Charles Onana livre les conclusions de son enquête portant sur les réticences du Tribunal Pénal International sur le Rwanda (TPIR) à s’intéresser sur l’attentat, arguant généralement que ce crime n’entre pas dans ses compétences. Argument tout à fait faux selon Onana, car le procureur du TPIR a reçu la mission d’enquêter sur toutes les violations graves du droit international humanitaire commises sur le territoire du Rwanda du 1er janvier au 31 décembre 1994 conformément à la résolution du Conseil de sécurité de l’ONU.
L’auteur explique comment une enquête du TPIR diligentée par le procureur Louise Arbour sur l’attentat, et mené par Michaël Hourigan (un avocat australien), avait identifié trois sources au sein du FPR prêtes à témoigner pour expliquer que l’attentat était l’œuvre des membres du FPR sous la coordination de Paul Kagame, a été saboté, et les sources qui étaient à Kigali, prêtes à collaborer avec le tribunal, privées de protection.

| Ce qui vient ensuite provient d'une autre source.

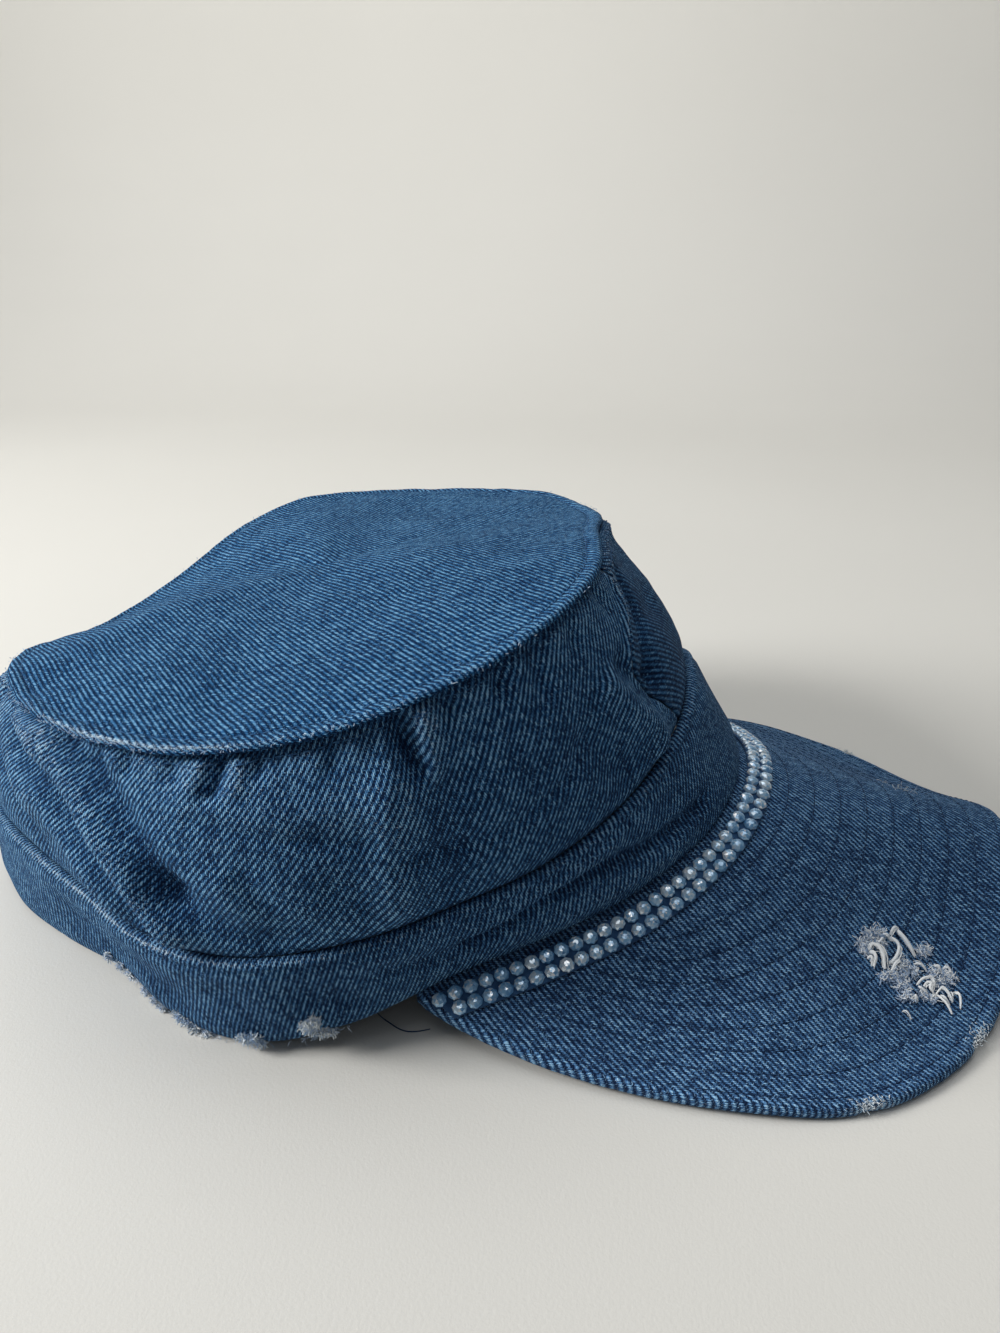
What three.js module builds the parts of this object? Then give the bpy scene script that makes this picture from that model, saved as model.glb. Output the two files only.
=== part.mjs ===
// Denim cadet cap with two rows of cut rhinestones round the inner edge of its brim.
// Millimetres, +Z up, front (brim) towards -Y, wearer's right towards -X.
// It rests as it does on a table: the band's back half and the brim's two low sides touch the floor.
// Angles run round the cap in degrees: 0 at the front, 90 at the wearer's right, 180 at the back.
import * as THREE from 'three';

// ---------- driving dimensions ----------
const CLOTH = 1.6;          // wall and top panel
const BAND_CLOTH = 2.6;     // folded headband
const GAP = 0.3;            // clearance between neighbouring pieces
const BAND_LIP = 0.9;       // how far the band's upper edge stands out from the wall
const TOP_LIP = 0.8;        // how far the top panel's seam stands out from the wall
const TOP_DOME = 4.5;       // rise of the top panel's middle
const ROUND_STEP = 6;       // degrees between sections where the cloth is plain
const FINE_STEP = 3;        // degrees between sections where it is puckered

// Outline of the cap at every 15 degrees, right side and left side.
// band_r: lower edge of the band, seam_r and seam_z: where band and wall meet,
// top_r and top_z: where wall and top panel meet, full: outward fullness of the wall.
const SECTION_STEP = 15;
const SECTIONS = [
  // angle, band_r, seam_r, seam_z, right: top_r, top_z, full, left: top_r, top_z, full
  { angle: 0, band_r: 97.8, seam_r: 84.4, seam_z: 56.7, right: [60.8, 90.6, 4.5], left: [60.8, 90.6, 4.5] },
  { angle: 15, band_r: 95.6, seam_r: 85.8, seam_z: 52.8, right: [65.0, 91.6, 4.5], left: [62.4, 88.2, 4.5] },
  { angle: 30, band_r: 87.8, seam_r: 85.0, seam_z: 43.9, right: [72.3, 91.2, 4.0], left: [65.4, 85.6, 4.0] },
  { angle: 45, band_r: 80.0, seam_r: 82.0, seam_z: 35.5, right: [77.6, 87.4, 3.5], left: [70.4, 83.9, 3.5] },
  { angle: 60, band_r: 76.5, seam_r: 80.6, seam_z: 30.9, right: [79.9, 81.2, 4.5], left: [75.4, 81.9, 4.0] },
  { angle: 75, band_r: 79.6, seam_r: 84.5, seam_z: 28.8, right: [80.6, 75.0, 5.0], left: [78.4, 79.9, 4.5] },
  { angle: 90, band_r: 82.0, seam_r: 87.4, seam_z: 27.1, right: [80.4, 70.4, 5.0], left: [79.6, 78.5, 4.5] },
  { angle: 105, band_r: 80.3, seam_r: 85.4, seam_z: 25.8, right: [79.9, 67.8, 4.5], left: [80.2, 77.3, 4.5] },
  { angle: 120, band_r: 79.4, seam_r: 82.4, seam_z: 25.3, right: [79.6, 66.1, 4.0], left: [81.4, 74.2, 4.5] },
  { angle: 135, band_r: 83.6, seam_r: 85.0, seam_z: 25.2, right: [79.8, 64.0, 3.5], left: [82.0, 68.2, 4.0] },
  { angle: 150, band_r: 92.6, seam_r: 92.0, seam_z: 25.6, right: [80.3, 61.0, 3.5], left: [81.6, 62.2, 3.5] },
  { angle: 165, band_r: 100.6, seam_r: 98.9, seam_z: 25.9, right: [81.6, 57.8, 3.5], left: [81.8, 57.8, 3.5] },
  { angle: 180, band_r: 103.4, seam_r: 101.4, seam_z: 25.9, right: [82.4, 55.4, 3.5], left: [82.4, 55.4, 3.5] },
];

// Slanting seam between front panel and side panel: its angle at heights from band (0) to top panel (1).
const FRONT_SEAM = [
  { rise: 0, angle: 15.5 },
  { rise: 0.2, angle: 19 },
  { rise: 0.34, angle: 22 },
  { rise: 0.5, angle: 24.5 },
  { rise: 0.75, angle: 27.2 },
  { rise: 1, angle: 28.8 },
];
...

Sur l’attentat contre l’avion de Habyarimana, Onana révèle ce qu’il appelle dans son livre « l’histoire secrète de la boîte noire ». L’épisode de la boîte noire du Falcon 50 du président Habyarimana abattu le 06 avril, et comment après avoir expliqué que l’avion n’avait pas de boîte noire sans succès, ceux qui cherchent à couvrir les coupables, ont réussi à faire croire que la boîte noire qui se trouve dans les placards de l’ONU à New York, n’est pas celle du Falcon de Habyarimana, sans toutefois dire à quel avion appartient cette pièce arrivée pourtant de Kigali dans les valises diplomatiques de l’ONU en 1994.
Les acquittés d’Arusha
Dans ses enquêtes, le journaliste expose le sort des acquittés d’Arusha par le TPIR, qui ont passé des années en prison, et qui continuent d’errer à Arusha au siège du tribunal, même après leurs acquittements, sans possibilités de rejoindre leurs familles dans les pays qui les ont accueillies. Ces ex-détenus n’ont aucune possibilité d’être indemnisés pour les années passées injustement en prison. Les statuts du TPIR n’ont en effet pas prévu les possibilités de dédommager les acquittés.

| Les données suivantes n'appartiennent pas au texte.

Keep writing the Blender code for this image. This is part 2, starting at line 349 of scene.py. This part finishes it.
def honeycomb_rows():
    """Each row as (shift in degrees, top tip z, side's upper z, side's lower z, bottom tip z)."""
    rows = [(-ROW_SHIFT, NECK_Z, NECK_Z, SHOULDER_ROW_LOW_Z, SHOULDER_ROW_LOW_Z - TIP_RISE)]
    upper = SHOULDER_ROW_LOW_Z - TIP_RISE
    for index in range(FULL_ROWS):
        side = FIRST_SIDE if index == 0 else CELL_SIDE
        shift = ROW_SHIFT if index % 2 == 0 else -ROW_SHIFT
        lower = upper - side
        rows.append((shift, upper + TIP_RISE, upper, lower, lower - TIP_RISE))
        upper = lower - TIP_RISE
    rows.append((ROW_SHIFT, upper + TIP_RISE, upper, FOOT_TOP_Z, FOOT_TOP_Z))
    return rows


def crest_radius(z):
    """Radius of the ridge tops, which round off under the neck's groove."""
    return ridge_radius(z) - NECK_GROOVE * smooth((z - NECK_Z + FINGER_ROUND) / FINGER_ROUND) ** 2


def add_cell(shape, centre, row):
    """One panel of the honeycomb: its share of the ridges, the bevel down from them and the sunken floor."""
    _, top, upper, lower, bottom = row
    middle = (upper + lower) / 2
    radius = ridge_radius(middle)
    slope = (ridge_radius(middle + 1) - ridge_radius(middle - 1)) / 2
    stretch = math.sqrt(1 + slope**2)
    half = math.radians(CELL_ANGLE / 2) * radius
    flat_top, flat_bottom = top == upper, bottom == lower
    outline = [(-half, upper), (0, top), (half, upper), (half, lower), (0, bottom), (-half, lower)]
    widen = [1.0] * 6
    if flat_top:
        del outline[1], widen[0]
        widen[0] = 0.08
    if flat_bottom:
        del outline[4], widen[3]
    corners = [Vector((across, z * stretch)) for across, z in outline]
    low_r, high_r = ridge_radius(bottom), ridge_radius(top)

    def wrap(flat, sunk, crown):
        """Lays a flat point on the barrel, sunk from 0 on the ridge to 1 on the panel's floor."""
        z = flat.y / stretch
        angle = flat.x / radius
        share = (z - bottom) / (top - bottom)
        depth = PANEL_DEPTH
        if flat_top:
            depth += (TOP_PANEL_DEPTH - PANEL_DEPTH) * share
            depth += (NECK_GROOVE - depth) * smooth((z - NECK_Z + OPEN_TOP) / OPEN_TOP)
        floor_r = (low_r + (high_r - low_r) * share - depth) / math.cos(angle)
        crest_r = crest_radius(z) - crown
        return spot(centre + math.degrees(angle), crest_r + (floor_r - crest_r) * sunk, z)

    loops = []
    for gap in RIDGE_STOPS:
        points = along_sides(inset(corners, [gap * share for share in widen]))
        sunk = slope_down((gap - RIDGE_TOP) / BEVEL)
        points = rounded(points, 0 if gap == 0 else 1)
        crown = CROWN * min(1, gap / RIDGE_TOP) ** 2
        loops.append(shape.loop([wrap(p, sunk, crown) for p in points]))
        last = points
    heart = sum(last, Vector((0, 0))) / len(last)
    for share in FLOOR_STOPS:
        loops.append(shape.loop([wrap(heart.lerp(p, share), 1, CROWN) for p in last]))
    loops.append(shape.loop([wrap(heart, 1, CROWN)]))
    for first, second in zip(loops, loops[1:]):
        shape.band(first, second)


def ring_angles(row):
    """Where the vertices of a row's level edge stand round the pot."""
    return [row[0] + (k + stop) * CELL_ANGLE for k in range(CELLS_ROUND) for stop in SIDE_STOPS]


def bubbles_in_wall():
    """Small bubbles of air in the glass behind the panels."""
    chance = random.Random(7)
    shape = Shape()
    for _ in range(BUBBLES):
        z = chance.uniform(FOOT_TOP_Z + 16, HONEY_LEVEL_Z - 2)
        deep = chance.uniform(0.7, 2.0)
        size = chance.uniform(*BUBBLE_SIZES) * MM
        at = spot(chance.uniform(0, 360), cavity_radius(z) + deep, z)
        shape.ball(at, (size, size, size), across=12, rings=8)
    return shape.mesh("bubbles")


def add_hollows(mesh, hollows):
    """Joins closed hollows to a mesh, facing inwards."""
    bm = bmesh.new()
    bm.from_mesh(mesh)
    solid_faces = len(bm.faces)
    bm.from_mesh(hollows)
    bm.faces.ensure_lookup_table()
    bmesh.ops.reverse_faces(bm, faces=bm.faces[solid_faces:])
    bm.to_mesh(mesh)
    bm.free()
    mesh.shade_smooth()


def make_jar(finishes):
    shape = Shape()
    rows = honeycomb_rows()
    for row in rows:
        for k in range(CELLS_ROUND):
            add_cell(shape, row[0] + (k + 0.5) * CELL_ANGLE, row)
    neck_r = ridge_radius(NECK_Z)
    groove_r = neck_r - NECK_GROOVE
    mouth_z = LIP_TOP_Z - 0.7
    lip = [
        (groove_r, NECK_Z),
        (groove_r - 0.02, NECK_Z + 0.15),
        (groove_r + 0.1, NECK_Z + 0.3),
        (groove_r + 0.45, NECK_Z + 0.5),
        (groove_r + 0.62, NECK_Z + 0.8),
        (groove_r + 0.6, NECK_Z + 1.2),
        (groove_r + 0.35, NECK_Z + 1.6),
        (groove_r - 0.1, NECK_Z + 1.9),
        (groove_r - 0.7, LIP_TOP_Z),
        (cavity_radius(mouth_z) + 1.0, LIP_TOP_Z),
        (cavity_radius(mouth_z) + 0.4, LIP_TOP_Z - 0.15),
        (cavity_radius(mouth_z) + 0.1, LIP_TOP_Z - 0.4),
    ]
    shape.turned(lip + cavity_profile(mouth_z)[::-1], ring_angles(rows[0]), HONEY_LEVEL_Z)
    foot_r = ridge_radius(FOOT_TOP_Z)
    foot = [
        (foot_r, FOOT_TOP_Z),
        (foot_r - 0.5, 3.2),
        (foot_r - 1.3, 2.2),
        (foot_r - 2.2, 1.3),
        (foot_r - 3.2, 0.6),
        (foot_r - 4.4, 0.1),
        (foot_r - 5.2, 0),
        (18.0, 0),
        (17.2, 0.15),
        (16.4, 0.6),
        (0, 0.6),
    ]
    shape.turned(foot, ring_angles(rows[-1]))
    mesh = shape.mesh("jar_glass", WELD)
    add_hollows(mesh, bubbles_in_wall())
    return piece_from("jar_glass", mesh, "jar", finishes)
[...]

« Ces innocentés n’ont non seulement aucune indemnisation, mais aussi les gouvernements où résident leurs familles en particulier la France, la Belgique, et le Canada continuent de leur refuser les visas pour rejoindre leurs familles. Ceci sous pression des associations des victimes qui continuent de les harceler et les accuser de présenter toujours une menace contre les rescapés du génocide » déclare Onana.
Les missions dont on ne parle pas : « Support Hope », » Interns for Hope » et » opération Gabrielle »

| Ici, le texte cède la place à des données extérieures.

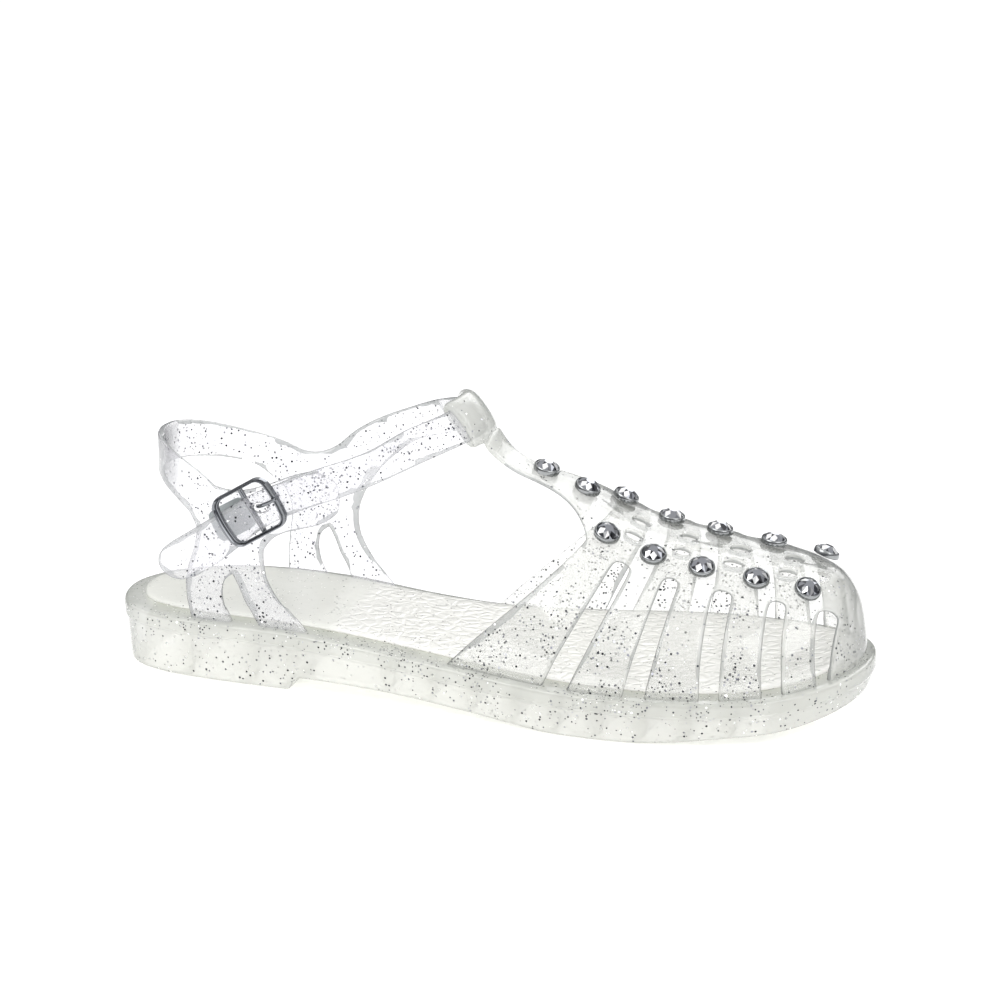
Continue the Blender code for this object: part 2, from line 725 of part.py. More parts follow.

A côté de l’Opération Turquoise, Onana parle dans son ouvrage de trois autres missions dites humanitaires qui ont été menées en même temps au Rwanda en 1994, non pas dans le cadre du Conseil de sécurité de l’ONU, mais au niveau national. Initiées par les Etats-Unis, l’Israël, et la Grande-Bretagne, ces missions dont le grand public ignore sont baptisées « Support Hope » pour les Américains, » Interns for Hope » pour les Israéliens, et « Opération Gabrielle » pour les Britanniques. L’auteur livre les résultats de ses recherches en détails sur ces trois missions menées par les alliés actuels du régime de Kigali, et leur agenda caché qui n’était rien d’autre que d’appuyer le FPR dans sa conquête du pouvoir à Kigali ainsi que la conquête du Congo, explique-t-il.
« Quel intérêt ces Etats avaient-ils à préférer une action humanitaire solitaire, plus lourde et plus couteuse, à une mission onusienne multilatérale suggérée par la France ? », se demande l’auteur, qui ne manque de livrer ses observations.
D’autres sujets dont l’auteur couvre dans son ouvrage
Le rôle de François Mitterrand et l’armée française au Rwanda ; l’action très discrète mais efficace de la CIA et des Etats-Unis, de la Grande-Bretagne et d’Israël ; le jeu trouble des soldats belges ; l’irruption de la Shoah dans le dossier rwandais, sont autant d’autres sujets sur lesquels l’auteur a enquêté de façon détaillée, et livre les résultats dans son livre. Plusieurs documents annexés par l’auteur à la fin de son livre apportent quant à eux des éléments non connus jusque-là dans la narration de la tragédie rwandaise.